From the listing below, pick out each line with the word "that".

▶ _GIVEN INFORMATION_

>>>>

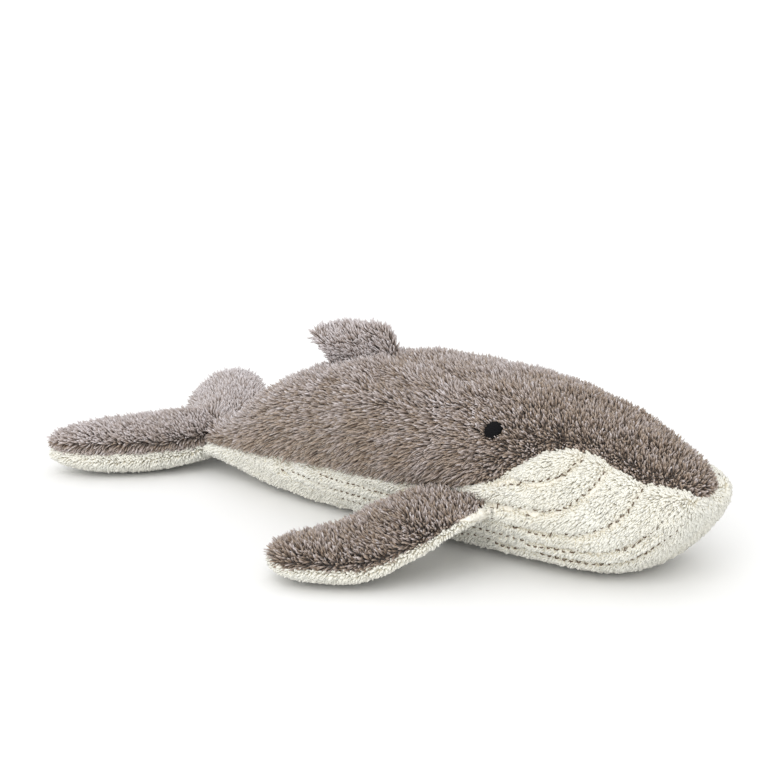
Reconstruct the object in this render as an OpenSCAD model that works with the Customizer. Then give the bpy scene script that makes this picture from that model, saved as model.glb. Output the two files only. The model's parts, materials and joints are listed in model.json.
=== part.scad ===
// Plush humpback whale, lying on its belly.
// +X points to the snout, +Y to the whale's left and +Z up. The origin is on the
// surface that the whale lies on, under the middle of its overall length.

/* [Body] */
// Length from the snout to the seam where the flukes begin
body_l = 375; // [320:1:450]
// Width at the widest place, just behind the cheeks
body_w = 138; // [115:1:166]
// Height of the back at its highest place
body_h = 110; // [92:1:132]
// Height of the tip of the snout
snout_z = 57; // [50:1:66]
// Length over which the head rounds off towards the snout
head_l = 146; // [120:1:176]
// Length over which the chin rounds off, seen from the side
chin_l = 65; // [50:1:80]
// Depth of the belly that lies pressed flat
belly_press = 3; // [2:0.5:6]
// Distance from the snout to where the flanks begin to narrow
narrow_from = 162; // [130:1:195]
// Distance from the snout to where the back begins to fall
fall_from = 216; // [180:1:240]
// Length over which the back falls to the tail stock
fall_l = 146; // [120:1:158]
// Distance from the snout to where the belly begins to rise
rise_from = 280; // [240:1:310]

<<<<

▶ _WRITTEN ANSWER_
Reconstruct the object in this render as an OpenSCAD model that works with the Customizer. Then give the bpy scene script that makes this picture from that model, saved as model.glb. Output the two files only. The model's parts, materials and joints are listed in model.json.
// surface that the whale lies on, under the middle of its overall length.
// Depth of the belly that lies pressed flat